A long poem entitled Auld Handsel Monday, written in Edinburgh in 1792, contains the couplet, "An' farmers' wives, oe'r braw to gang, Gae ridin' by on pads." In Cumberland a pad was a kind of saddle for carrying two. It was made of canvas or carpeting, and used with or without stirrups.

The English Dialect Dictionary (EDD) quotes a Northumberland poem called Spraggon's Auld Grey Mare, which has the lines: 'Spraggon sets the pads upon my back sae early in the morn And rides me down to Felton without either hay nor corn." In Somerset, a pad was made without a tree or other hard foundation, and was generally used for very young riders.
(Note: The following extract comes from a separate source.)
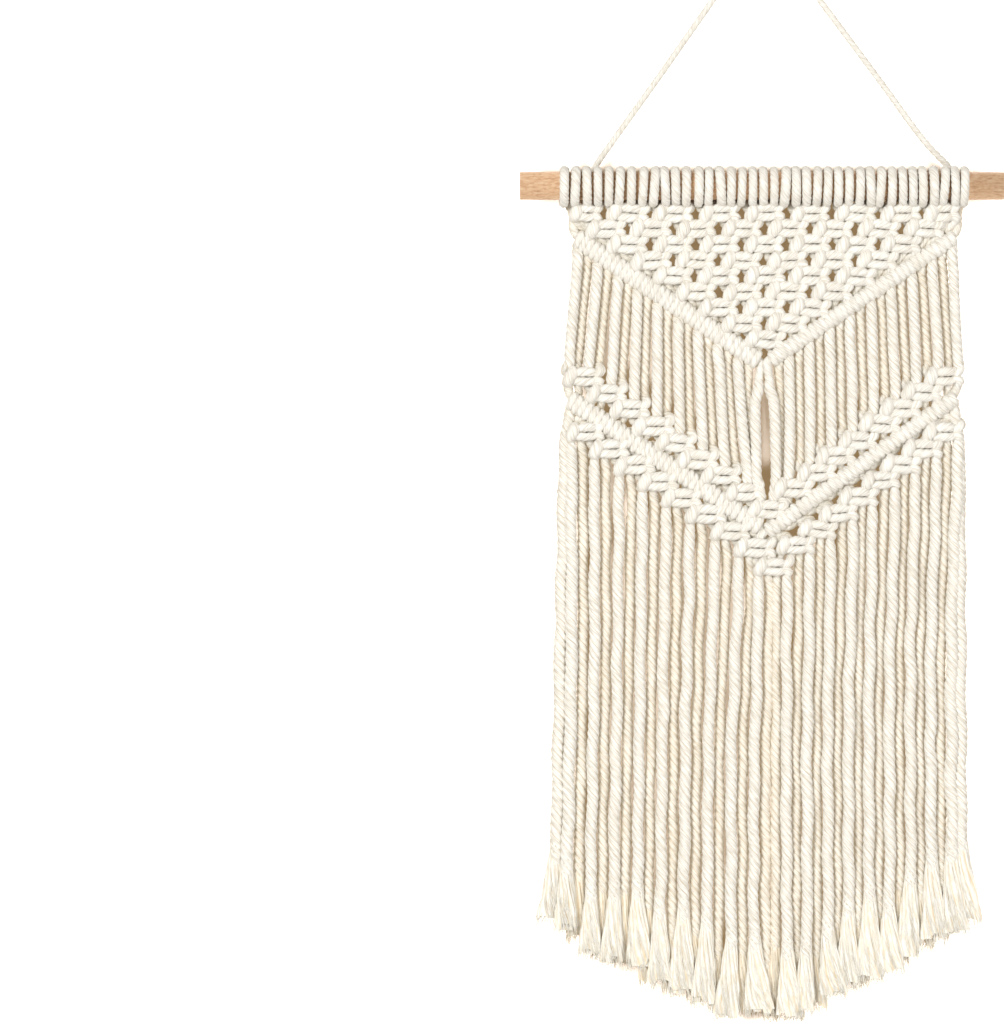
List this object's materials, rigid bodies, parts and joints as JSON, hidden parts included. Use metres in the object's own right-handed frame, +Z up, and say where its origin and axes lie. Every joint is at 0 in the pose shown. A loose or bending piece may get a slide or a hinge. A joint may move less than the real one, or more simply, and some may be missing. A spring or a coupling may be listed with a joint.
{
  "type": "macrame wall hanging on a wooden dowel",
  "caption": "Hung macrame panel: cords folded over a round dowel, a net of square knots, hitched chevron bars and a long fringe, on a rope to hang it by.",
  "frame": {"origin": "underside of the hanging cord's bend, where it lies over its hook", "axes": "+Z up, front of the panel faces -Y, +X to the right as seen from the front"},
  "size_m": [0.208, 0.0228, 0.4696],
  "materials": {
    "beech_dowel": "sanded, unvarnished",
    "hanging_rope": "three-ply twisted cotton rope",
    "cotton_cord": "soft twisted natural cotton cord"
  },
  "bodies": {
    "root": {"dowel": "beech_dowel", "hanging_cord": "hanging_rope", "knotted_panel": "cotton_cord", "fringe": "cotton_cord"}
  },
  "joints": []
}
Hence the Scots pad-saddle, described by the EDD as something between a pad and an ordinary saddle; a pillion.

A Yorkshire and Devonshire pad is a small pack or bundle. The EDD quotes a Devonshire writer: "We saw the hawker striding up the steep hill beyond Newbridge, with his pad at his back." There is the Yorkshire phrase: "To turn a person his pad," which means to turn him off; to dismiss him.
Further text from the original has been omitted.